## [REQUIRED TASK]
Quote every line below exactly as it reads.

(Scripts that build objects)
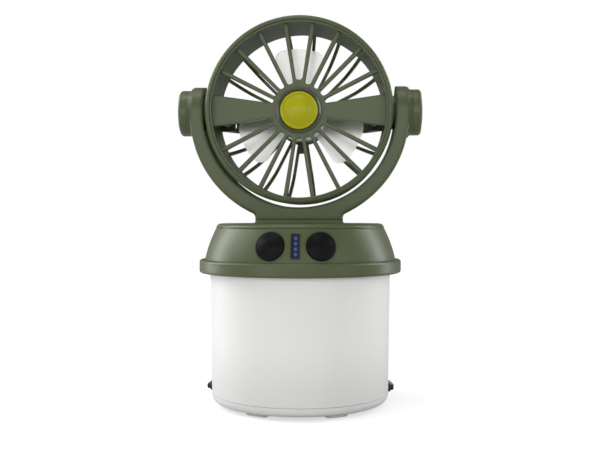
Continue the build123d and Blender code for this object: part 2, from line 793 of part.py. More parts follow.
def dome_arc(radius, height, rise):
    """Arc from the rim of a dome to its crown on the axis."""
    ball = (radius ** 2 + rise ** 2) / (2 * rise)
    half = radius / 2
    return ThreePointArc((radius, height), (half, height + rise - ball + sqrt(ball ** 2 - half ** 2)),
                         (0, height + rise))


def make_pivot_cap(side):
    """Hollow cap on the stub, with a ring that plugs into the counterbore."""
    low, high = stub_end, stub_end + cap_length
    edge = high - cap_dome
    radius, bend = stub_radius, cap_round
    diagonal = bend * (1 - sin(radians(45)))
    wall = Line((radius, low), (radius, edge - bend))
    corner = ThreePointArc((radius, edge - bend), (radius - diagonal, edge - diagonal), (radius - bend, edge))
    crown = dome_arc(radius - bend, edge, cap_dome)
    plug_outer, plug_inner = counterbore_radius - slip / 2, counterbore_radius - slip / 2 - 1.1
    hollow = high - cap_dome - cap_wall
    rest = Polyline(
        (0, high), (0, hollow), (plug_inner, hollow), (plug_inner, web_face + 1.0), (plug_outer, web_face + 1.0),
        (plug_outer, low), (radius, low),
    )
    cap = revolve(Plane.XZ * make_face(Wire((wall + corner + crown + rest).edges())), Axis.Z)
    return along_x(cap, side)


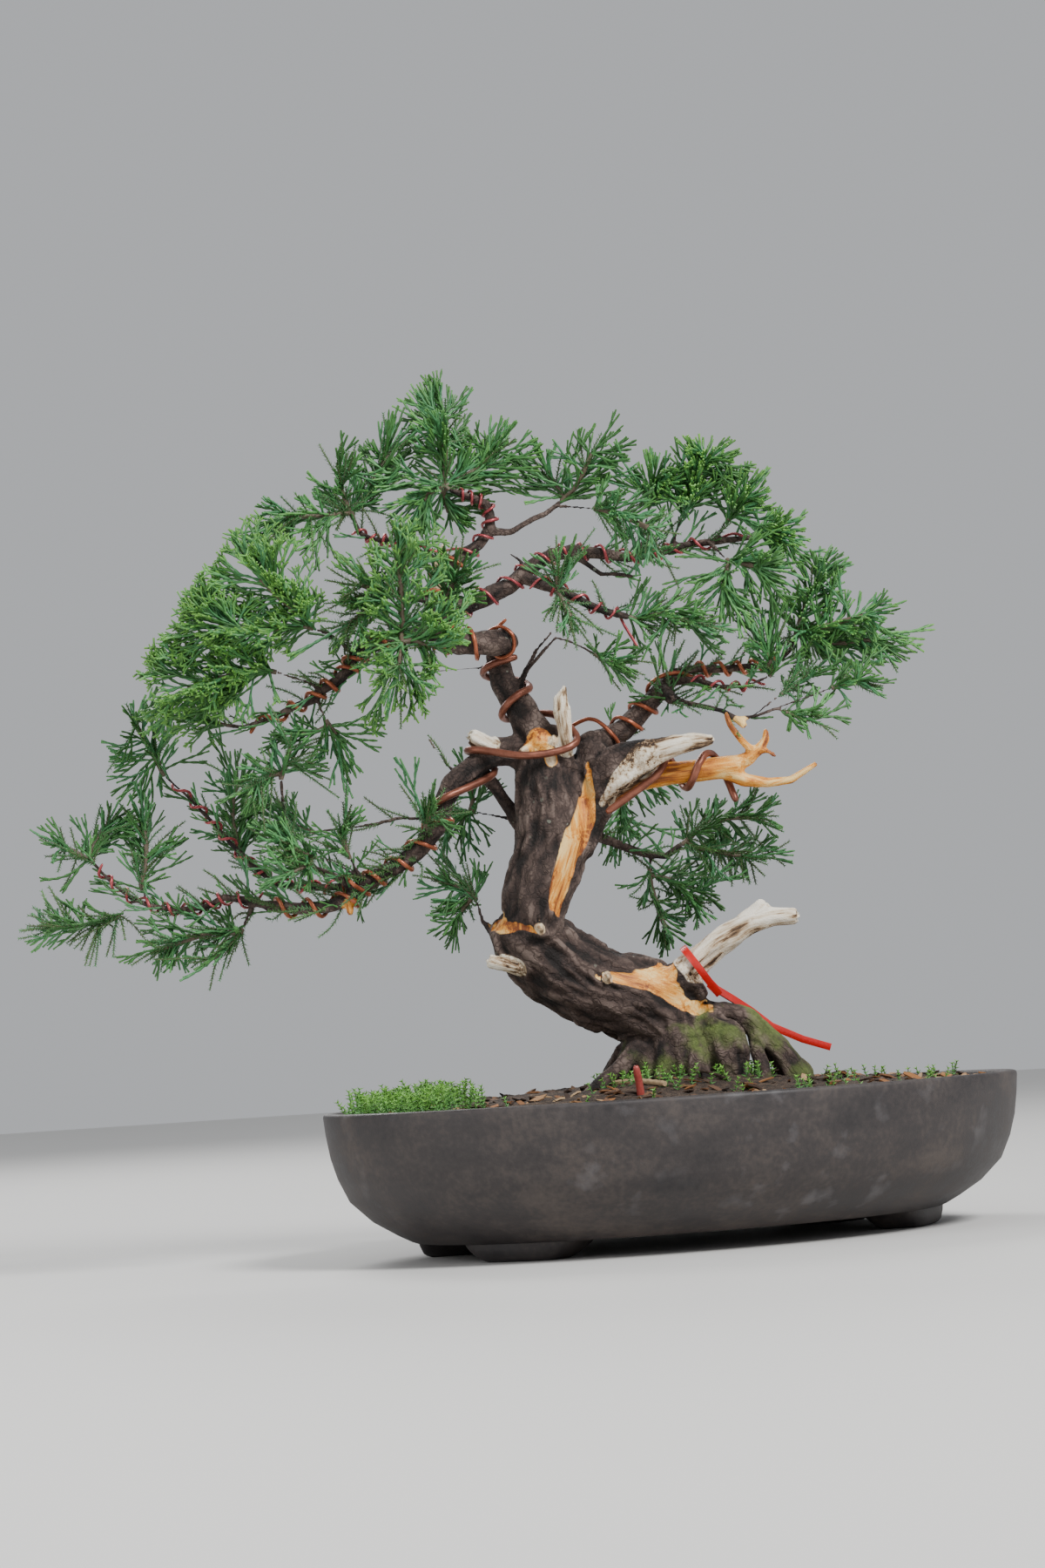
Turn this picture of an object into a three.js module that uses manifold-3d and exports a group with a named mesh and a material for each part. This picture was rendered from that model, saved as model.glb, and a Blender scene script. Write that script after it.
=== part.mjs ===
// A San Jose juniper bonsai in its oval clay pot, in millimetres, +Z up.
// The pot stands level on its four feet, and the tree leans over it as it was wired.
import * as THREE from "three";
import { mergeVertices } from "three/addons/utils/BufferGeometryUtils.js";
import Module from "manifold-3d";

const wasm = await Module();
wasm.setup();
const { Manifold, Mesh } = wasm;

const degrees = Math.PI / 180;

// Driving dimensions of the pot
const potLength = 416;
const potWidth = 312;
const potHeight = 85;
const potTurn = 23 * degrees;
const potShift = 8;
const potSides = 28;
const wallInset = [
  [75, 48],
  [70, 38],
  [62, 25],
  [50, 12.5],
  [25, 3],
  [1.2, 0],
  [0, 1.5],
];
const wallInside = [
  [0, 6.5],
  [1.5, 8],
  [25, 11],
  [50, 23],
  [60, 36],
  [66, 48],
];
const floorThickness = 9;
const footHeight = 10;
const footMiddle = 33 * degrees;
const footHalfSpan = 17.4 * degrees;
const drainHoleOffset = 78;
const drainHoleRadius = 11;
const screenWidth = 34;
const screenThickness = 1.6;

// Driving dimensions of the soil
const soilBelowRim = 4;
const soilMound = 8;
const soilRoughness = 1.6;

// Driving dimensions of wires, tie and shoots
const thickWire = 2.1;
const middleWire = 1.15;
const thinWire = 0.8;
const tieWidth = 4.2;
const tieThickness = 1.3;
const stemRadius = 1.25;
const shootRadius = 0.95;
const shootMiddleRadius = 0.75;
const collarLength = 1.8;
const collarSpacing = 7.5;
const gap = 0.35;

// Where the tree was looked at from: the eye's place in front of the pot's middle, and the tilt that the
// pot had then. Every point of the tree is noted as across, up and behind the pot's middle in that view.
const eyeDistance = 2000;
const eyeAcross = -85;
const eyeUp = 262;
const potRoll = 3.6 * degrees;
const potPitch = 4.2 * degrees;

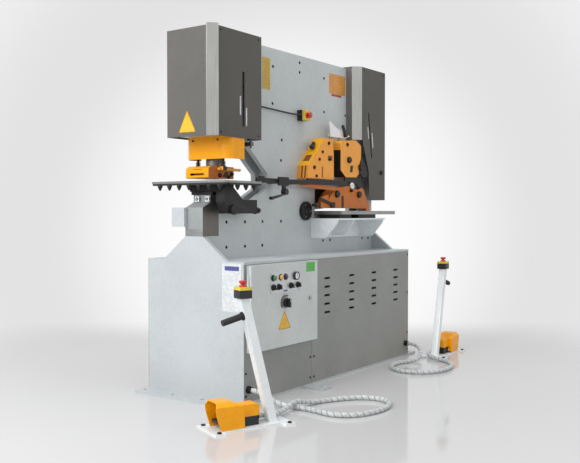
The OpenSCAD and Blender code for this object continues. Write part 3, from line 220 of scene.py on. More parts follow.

## [RESPONSE TO THE TASK]
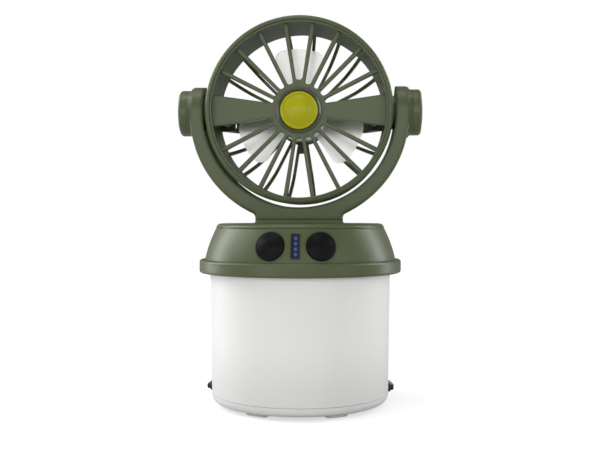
Continue the build123d and Blender code for this object: part 2, from line 793 of part.py. More parts follow.
def dome_arc(radius, height, rise):
    """Arc from the rim of a dome to its crown on the axis."""
    ball = (radius ** 2 + rise ** 2) / (2 * rise)
    half = radius / 2
    return ThreePointArc((radius, height), (half, height + rise - ball + sqrt(ball ** 2 - half ** 2)),
                         (0, height + rise))


def make_pivot_cap(side):
    """Hollow cap on the stub, with a ring that plugs into the counterbore."""
    low, high = stub_end, stub_end + cap_length
    edge = high - cap_dome
    radius, bend = stub_radius, cap_round
    diagonal = bend * (1 - sin(radians(45)))
    wall = Line((radius, low), (radius, edge - bend))
    corner = ThreePointArc((radius, edge - bend), (radius - diagonal, edge - diagonal), (radius - bend, edge))
    crown = dome_arc(radius - bend, edge, cap_dome)
    plug_outer, plug_inner = counterbore_radius - slip / 2, counterbore_radius - slip / 2 - 1.1
    hollow = high - cap_dome - cap_wall
    rest = Polyline(
        (0, high), (0, hollow), (plug_inner, hollow), (plug_inner, web_face + 1.0), (plug_outer, web_face + 1.0),
        (plug_outer, low), (radius, low),
    )
    cap = revolve(Plane.XZ * make_face(Wire((wall + corner + crown + rest).edges())), Axis.Z)
    return along_x(cap, side)


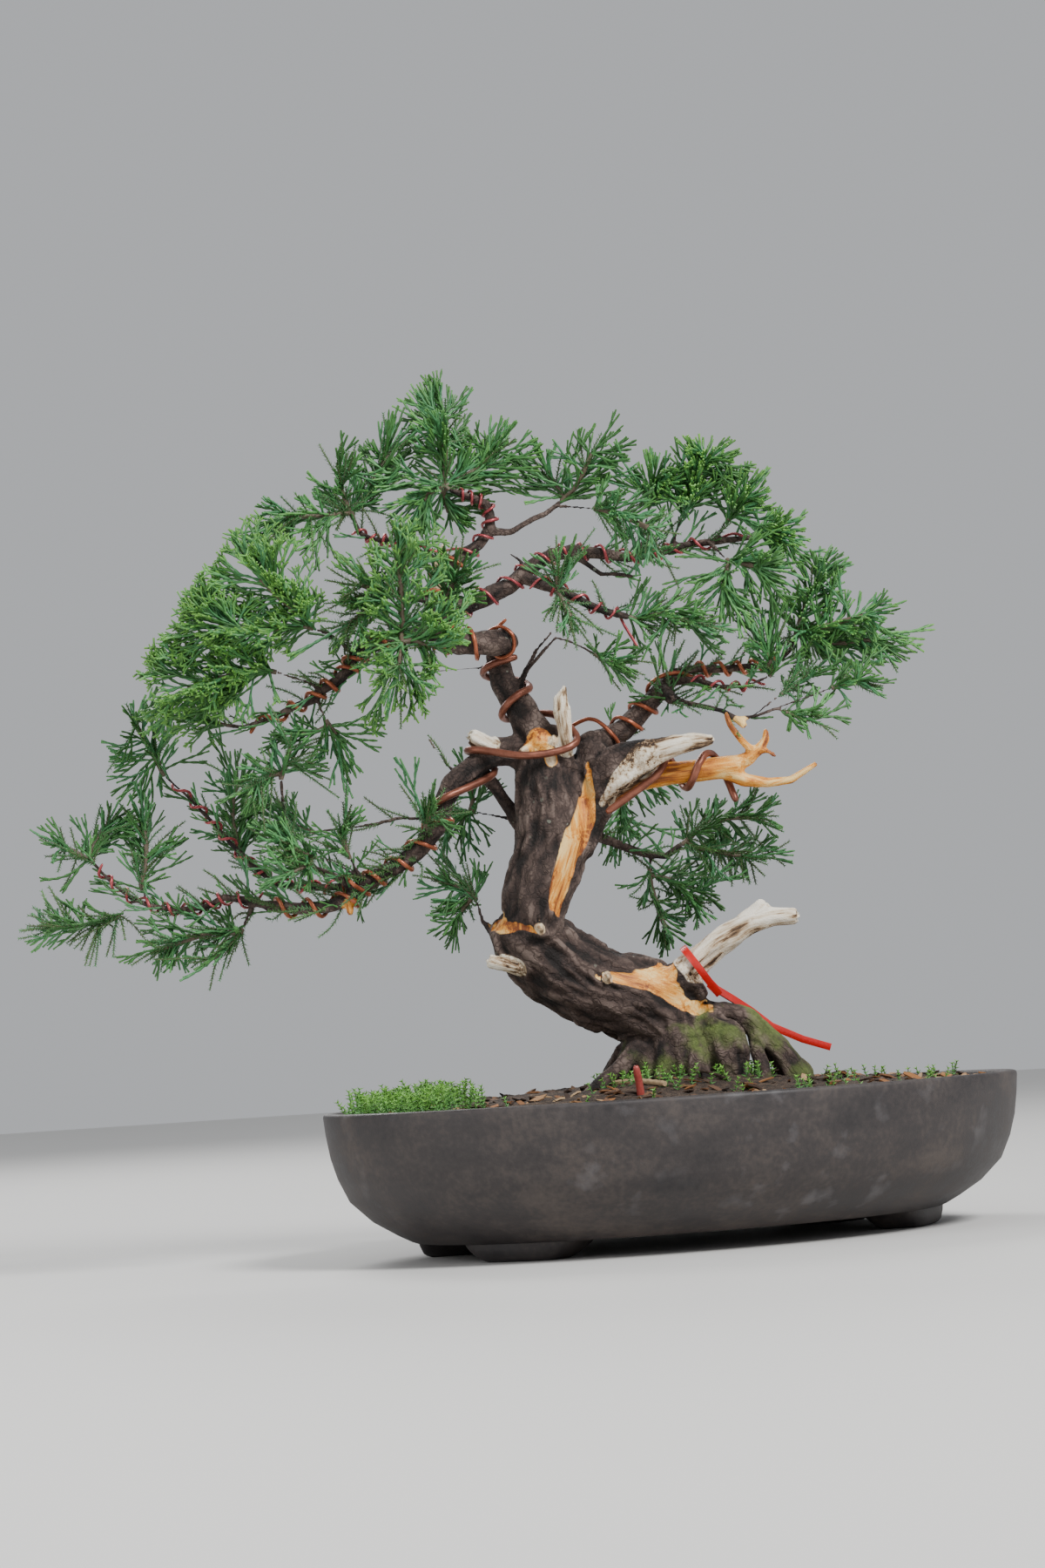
Turn this picture of an object into a three.js module that uses manifold-3d and exports a group with a named mesh and a material for each part. This picture was rendered from that model, saved as model.glb, and a Blender scene script. Write that script after it.
=== part.mjs ===
// A San Jose juniper bonsai in its oval clay pot, in millimetres, +Z up.
// The pot stands level on its four feet, and the tree leans over it as it was wired.
import * as THREE from "three";
import { mergeVertices } from "three/addons/utils/BufferGeometryUtils.js";
import Module from "manifold-3d";

const wasm = await Module();
wasm.setup();
const { Manifold, Mesh } = wasm;

const degrees = Math.PI / 180;

// Driving dimensions of the pot
const potLength = 416;
const potWidth = 312;
const potHeight = 85;
const potTurn = 23 * degrees;
const potShift = 8;
const potSides = 28;
const wallInset = [
  [75, 48],
  [70, 38],
  [62, 25],
  [50, 12.5],
  [25, 3],
  [1.2, 0],
  [0, 1.5],
];
const wallInside = [
  [0, 6.5],
  [1.5, 8],
  [25, 11],
  [50, 23],
  [60, 36],
  [66, 48],
];
const floorThickness = 9;
const footHeight = 10;
const footMiddle = 33 * degrees;
const footHalfSpan = 17.4 * degrees;
const drainHoleOffset = 78;
const drainHoleRadius = 11;
const screenWidth = 34;
const screenThickness = 1.6;

// Driving dimensions of the soil
const soilBelowRim = 4;
const soilMound = 8;
const soilRoughness = 1.6;

// Driving dimensions of wires, tie and shoots
const thickWire = 2.1;
const middleWire = 1.15;
const thinWire = 0.8;
const tieWidth = 4.2;
const tieThickness = 1.3;
const stemRadius = 1.25;
const shootRadius = 0.95;
const shootMiddleRadius = 0.75;
const collarLength = 1.8;
const collarSpacing = 7.5;
const gap = 0.35;

// Where the tree was looked at from: the eye's place in front of the pot's middle, and the tilt that the
// pot had then. Every point of the tree is noted as across, up and behind the pot's middle in that view.
const eyeDistance = 2000;
const eyeAcross = -85;
const eyeUp = 262;
const potRoll = 3.6 * degrees;
const potPitch = 4.2 * degrees;

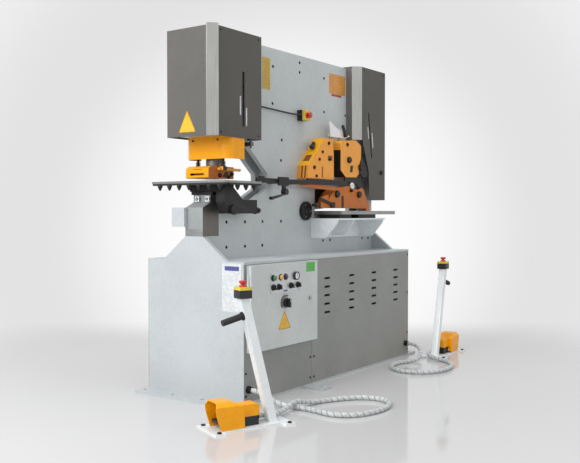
The OpenSCAD and Blender code for this object continues. Write part 3, from line 220 of scene.py on. More parts follow.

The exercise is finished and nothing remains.